Take the data below and extract the lines from the one with "0.16, 0.08), 0.60))" to the one with "if empty is", inclusive, exactly as written.
--------------------------------
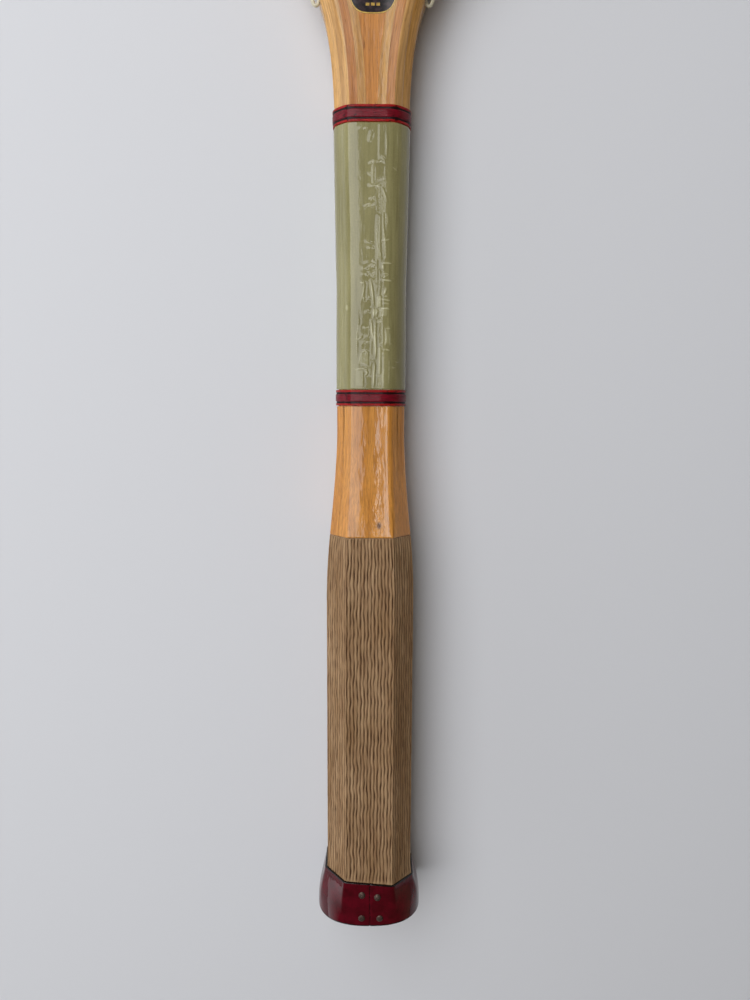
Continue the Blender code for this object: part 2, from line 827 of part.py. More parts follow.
def slip_section(y):
    """Section of the right side slip, which lies on the edge of the shaft."""
    octagon = handle_octagon(y)
    seat = outline_at(y)[0].x + JOINT_GAP
    height = min(SHAFT_HALF_DEPTH, bevel_z(octagon, seat))
    corner = max(seat + FEATHER / 4, bevel_x(octagon, height))
    corner_height = min(height, bevel_z(octagon, corner))
    upper = [Vector((seat, height)), Vector((corner, corner_height)), Vector((octagon[0], octagon[3]))]
    return upper + [Vector((p.x, -p.y)) for p in reversed(upper)]


def comb_stations():
    return [BUTT_BAND_TOP - COMB_HIDDEN_LENGTH, SHOULDER_START, COMB_TOP]


def add_comb_cutters(mesh_data, first, second, count):
    """V cutters spread evenly over the octagon face between two of its corners."""
    for k in range(count):
        share = (k + 0.5) / count
        rings = []
        for y in comb_stations():
            corners = octagon_corners(handle_octagon(y))
            start, end = corners[first], corners[second]
            place = start.lerp(end, share)
            along = (end - start).normalized()
            normal = Vector((-along.y, along.x))
            if normal.dot(place) < 0:
                normal = -normal
            half = along * (GROOVE_HALF_WIDTH * (1 + GROOVE_CUT_LIFT / GROOVE_DEPTH))
            mouth = place + normal * GROOVE_CUT_LIFT
            rings.append(ring_at([place - normal * GROOVE_DEPTH, mouth + half, mouth - half], y))
        add_loft(mesh_data, rings)


def groove_counts():
    """Grooves across the face flat, a sloping face and a side flat."""
    half_width, half_depth, face_flat, side_flat = GRIP_OCTAGON
    slope = math.hypot(half_width - face_flat, half_depth - side_flat)
    return tuple(int(width / GROOVE_PITCH) for width in (2 * face_flat, slope, 2 * side_flat))


def turned(item, angle):
    item.matrix_world = Matrix.Rotation(angle, 4, "Y")
    return item


def build_handle(finish):
    face_count, slope_count, side_count = groove_counts()
    for name, section, faces, angles in (
        ("handle_cheek", cheek_section, ((7, 0, face_count), (0, 1, slope_count), (7, 6, slope_count)),
         (("front", 0.0), ("back", math.pi))),
        ("handle_slip", slip_section, ((0, 1, slope_count), (1, 2, side_count), (3, 2, slope_count)),
         (("right", 0.0), ("left", math.pi))),
    ):
        for side, angle in angles:
            mesh_data = bmesh.new()
            add_loft(mesh_data, [ring_at(section(y), y) for y in handle_stations()])
            piece = turned(new_object(name + "_" + side, mesh_data, finish), angle)
            cutters = bmesh.new()
            for first, second, count in faces:
                add_comb_cutters(cutters, first, second, count)
            comb = turned(new_object(name + "_" + side + "_comb_cutter", cutters), angle)
            cut(piece, comb)


# Wrapped pieces

def wrap_ring(profile, corner):
    """Closed band round the shaft. The profile lists heights and distances off the wood.

    The face against the wood keeps nearly sharp corners, so that it clears the wood's own.
    """
    rings = []
    for y, lift in profile:
        size = corner if lift > JOINT_GAP else min(corner, JOINT_GAP)
        rings.append(ring_at(octagon_corners(grow(shaft_octagon(y), lift), size), y))
    mesh_data = bmesh.new()
    add_loft(mesh_data, rings, closed=True)
    return mesh_data


def build_sleeve(finish):
    low = SLEEVE_CLEARANCE
    high = SLEEVE_CLEARANCE + SLEEVE_WALL
    inner = [SHAFT_PARALLEL_END, THROAT_START, (THROAT_START + SLEEVE_END) / 2]
    inner = [y for y in inner if SLEEVE_START + LEAST_HEIGHT_STEP < y < SLEEVE_END - LEAST_HEIGHT_STEP]
    heights = [SLEEVE_START] + inner + [SLEEVE_END]
    profile = [(y, low) for y in heights] + [(y, high) for y in reversed(heights)]
    new_object("shaft_sleeve", wrap_ring(profile, 0.0), finish)


def build_binding(name, start, band_finish, ring_finish):
    """A wide band with a crowned outer face, between two narrow rings."""
    end = start + BINDING_LENGTH
    band_start = start + BINDING_RING_WIDTH + JOINT_GAP
    band_end = end - BINDING_RING_WIDTH - JOINT_GAP
    for label, low, high, finish in (
        ("_lower_ring", start, start + BINDING_RING_WIDTH, ring_finish),
        ("_band", band_start, band_end, band_finish),
        ("_upper_ring", end - BINDING_RING_WIDTH, end, ring_finish),
    ):
        edge = JOINT_GAP + BINDING_EDGE_WALL
        crown = [((low + high) / 2, JOINT_GAP + BINDING_WALL)] if label == "_band" else []
        profile = [(low, JOINT_GAP), (high, JOINT_GAP), (high, edge)] + crown + [(low, edge)]
        new_object(name + label, wrap_ring(profile, BINDING_CORNER), finish)


def leather_stations():
    """Height and wall of the butt band from the butt to its skived upper edge."""
    skive = BUTT_BAND_TOP - LEATHER_SKIVE_LENGTH
    middle = [(mix(FLARE_END, skive, i / FLARE_STEPS), LEATHER_WALL) for i in range(FLARE_STEPS + 1)]
    return [(0.0, LEATHER_BUTT_WALL)] + middle + [(BUTT_BAND_TOP, LEATHER_EDGE_WALL)]


def build_leather(finish):
    """Strip of leather round the butt, its two ends meeting in a seam on the front face."""
    right_end = SEAM_X + SEAM_GAP / 2
    left_end = SEAM_X - SEAM_GAP / 2
    rings = []
    for y, wall in leather_stations():
        ring = []
        for distance, corner, forward in ((0.0, JOINT_GAP, True), (wall, LEATHER_CORNER, False)):
            octagon = grow(handle_octagon(y), JOINT_GAP + distance)
            points = octagon_corners(octagon, corner)
            points = [Vector((right_end, octagon[1]))] + points + [Vector((left_end, octagon[1]))]
            ring += ring_at(points if forward else points[::-1], y)
        rings.append(ring)
    mesh_data = bmesh.new()
    add_loft(mesh_data, rings)
    return new_object("butt_band", mesh_data, finish)


def tack_frame(x, y):
    """Placement of a tack: on the leather's face, square to it."""
    low, high = handle_octagon(y - TACK_HEAD_RADIUS)[1], handle_octagon(y + TACK_HEAD_RADIUS)[1]
    tilt = math.atan2(high - low, 2 * TACK_HEAD_RADIUS)
    surface = handle_octagon(y)[1] + JOINT_GAP + LEATHER_WALL
    return Matrix.Translation((x, y, surface)) @ Matrix.Rotation(tilt, 4, "X")


def turned_profile(profile, sides):
    """Revolve a profile of radius and height about Z, closed at both poles."""
    mesh_data = bmesh.new()
    rings = []
    for radius, height in profile[1:-1]:
        ring = []
        for k in range(sides):
            angle = 2 * math.pi * k / sides
            ring.append(mesh_data.verts.new((radius * math.cos(angle), radius * math.sin(angle), height)))
        rings.append(ring)
    for low, high in zip(rings, rings[1:]):
        for k in range(sides):
            j = (k + 1) % sides
            mesh_data.faces.new((low[k], low[j], high[j], high[k]))
    for ring, (_, height) in ((rings[0], profile[0]), (rings[-1], profile[-1])):
        pole = mesh_data.verts.new((0.0, 0.0, height))
        for k in range(sides):
            mesh_data.faces.new((ring[k], ring[(k + 1) % sides], pole))
    return mesh_data


def build_tacks(finish, cheek, leather):
    """Domed tacks through the leather into the front cheek, two on each side of the seam."""
    rise = JOINT_GAP / 2
    top = rise + TACK_HEAD_HEIGHT
    profile = [
        (0.0, top),
        (TACK_CROWN_RADIUS, top - TACK_CROWN_DROP),
        (TACK_HEAD_RADIUS, rise + TACK_RIM_HEIGHT),
        (TACK_HEAD_RADIUS, rise),
        (TACK_SHANK_RADIUS, rise),
        (TACK_SHANK_RADIUS, TACK_POINT_LENGTH - TACK_SHANK_LENGTH),
        (0.0, -TACK_SHANK_LENGTH),
    ]
    bore = TACK_SHANK_RADIUS + JOINT_GAP
    depth = -TACK_SHANK_LENGTH - JOINT_GAP
    hole = [(0.0, top), (bore, top), (bore, depth), (0.0, depth)]
    places = (
        (TACK_LEFT_X, TACK_UPPER_LEFT_Y),
        (TACK_UPPER_RIGHT_X, TACK_UPPER_RIGHT_Y),
        (TACK_LEFT_X, TACK_LOWER_Y),
        (TACK_LOWER_RIGHT_X, TACK_LOWER_Y),
    )
    for index, (x, y) in enumerate(places, start=1):
        tack = new_object("butt_tack_" + str(index), turned_profile(profile, TACK_SIDES), finish)
        tack.matrix_world = tack_frame(x, y)
        cutter = new_object("butt_tack_cutter_" + str(index), turned_profile(hole, TACK_SIDES))
        cutter.matrix_world = tack_frame(x, y)
        cut(cheek, cutter)
        cut(leather, cutter)


def main():
    clear_scene()
    ply_names = ("outer_ply", "second_ply", "third_ply", "inner_ply")
    ply_colours = ((0.62, 0.40, 0.17), (0.60, 0.41, 0.22), (0.46, 0.20, 0.08), (0.60, 0.38, 0.18))
    plies = []
    for index, (name, colour) in enumerate(zip(ply_names, ply_colours)):
        plies.append(build_ply(index, name, material(name + "_wood", colour, 0.30)))
    wedge = build_wedge("throat_wedge", material("wedge_wood", (0.50, 0.25, 0.08), 0.30))

    mains, crosses = build_strings(material("string_nylon", (0.80, 0.76, 0.62), 0.25))
    outer_holes = build_hole_cutter("outer_hole_cutter", mains, crosses, OUTER_HOLE_RADIUS, OUTER_HOLE_SIDES)
    inner_holes = build_hole_cutter("inner_hole_cutter", mains, crosses, INNER_HOLE_RADIUS, STRING_SIDES)
    cut(plies[0], outer_holes)
    for piece in plies[1:] + [wedge]:
        cut(piece, inner_holes)
    cut(plies[0], build_groove_cutter())

    build_handle(material("handle_wood", (0.27, 0.16, 0.08), 0.60))
    build_sleeve(material("sleeve_lacquer", (0.30, 0.28, 0.14), 0.30))
    band_finish = material("binding_maroon", (0.17, 0.012, 0.025), 0.30)
    ring_finish = material("binding_red", (0.35, 0.02, 0.015), 0.30)
    build_binding("lower_binding", LOWER_BINDING_START, band_finish, ring_finish)
    build_binding("upper_binding", UPPER_BINDING_START, band_finish, ring_finish)
    leather = build_leather(material("butt_leather", (0.16, 0.008, 0.012), 0.28))
    cheek = bpy.data.objects["handle_cheek_front"]
    build_tacks(material("tack_steel", (0.10, 0.07, 0.06), 0.50, 0.8), cheek, leather)


main()
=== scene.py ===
# %% [markdown]
# # Dressing a wooden lawn racket
#
# The racket lies face up. Y runs from the butt to the head, X across the face and Z up.
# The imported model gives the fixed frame: where every piece sits and how large it is. This script
# makes finer pieces in the same places and gives each its finish. Sizes are written in
# millimetres, as a maker would, and become metres only when a mesh is made.

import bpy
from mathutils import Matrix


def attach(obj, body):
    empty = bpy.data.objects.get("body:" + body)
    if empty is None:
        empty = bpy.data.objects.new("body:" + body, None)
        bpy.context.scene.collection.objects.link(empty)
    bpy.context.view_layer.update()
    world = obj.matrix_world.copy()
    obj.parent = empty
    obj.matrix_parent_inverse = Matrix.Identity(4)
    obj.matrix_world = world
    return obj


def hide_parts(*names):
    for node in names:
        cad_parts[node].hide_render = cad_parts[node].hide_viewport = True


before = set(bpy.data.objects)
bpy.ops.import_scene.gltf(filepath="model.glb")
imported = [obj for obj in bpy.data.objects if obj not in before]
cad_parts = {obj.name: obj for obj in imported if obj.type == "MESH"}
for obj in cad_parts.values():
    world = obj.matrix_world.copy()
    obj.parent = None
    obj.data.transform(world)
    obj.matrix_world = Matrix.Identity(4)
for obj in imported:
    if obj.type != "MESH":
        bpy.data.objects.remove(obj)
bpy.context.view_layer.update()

# %% Tools used all through
import bmesh
import bpy
import math
import numpy as np
from mathutils import Matrix, Vector
from mathutils.kdtree import KDTree

MM = 0.001
FLIP = np.array([-1.0, 1.0])


def mix(first, second, share):
    return first + (second - first) * share


def ease(value, start, end):
    """Smooth step from 0 at start to 1 at end."""
    u = np.clip((np.asarray(value, float) - start) / (end - start), 0.0, 1.0)
    return u * u * (3.0 - 2.0 * u)


def unit(vectors):
    return vectors / np.linalg.norm(vectors, axis=-1, keepdims=True)


def running_mean(points, half):
    """Average each point of a line with as many neighbours on either side."""
    total = np.cumsum(np.concatenate([np.zeros((1, 2)), points]), axis=0)
    return (total[2 * half + 1:] - total[:-2 * half - 1]) / (2 * half + 1)


def closed_smooth(line, half):
    return running_mean(np.concatenate([line[-half:], line, line[:half]]), half)


def in_space(line, y):
    """Ring in space from a section line and its height or heights."""
    return np.column_stack([line[:, 0], np.zeros(len(line)) + y, line[:, 1]])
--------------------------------
● Full answer
    build_handle(material("handle_wood", (0.27, 0.16, 0.08), 0.60))
    build_sleeve(material("sleeve_lacquer", (0.30, 0.28, 0.14), 0.30))
    band_finish = material("binding_maroon", (0.17, 0.012, 0.025), 0.30)
    ring_finish = material("binding_red", (0.35, 0.02, 0.015), 0.30)
    build_binding("lower_binding", LOWER_BINDING_START, band_finish, ring_finish)
    build_binding("upper_binding", UPPER_BINDING_START, band_finish, ring_finish)
    leather = build_leather(material("butt_leather", (0.16, 0.008, 0.012), 0.28))
    cheek = bpy.data.objects["handle_cheek_front"]
    build_tacks(material("tack_steel", (0.10, 0.07, 0.06), 0.50, 0.8), cheek, leather)


main()
=== scene.py ===
# %% [markdown]
# # Dressing a wooden lawn racket
#
# The racket lies face up. Y runs from the butt to the head, X across the face and Z up.
# The imported model gives the fixed frame: where every piece sits and how large it is. This script
# makes finer pieces in the same places and gives each its finish. Sizes are written in
# millimetres, as a maker would, and become metres only when a mesh is made.

import bpy
from mathutils import Matrix


def attach(obj, body):
    empty = bpy.data.objects.get("body:" + body)
    if empty is None:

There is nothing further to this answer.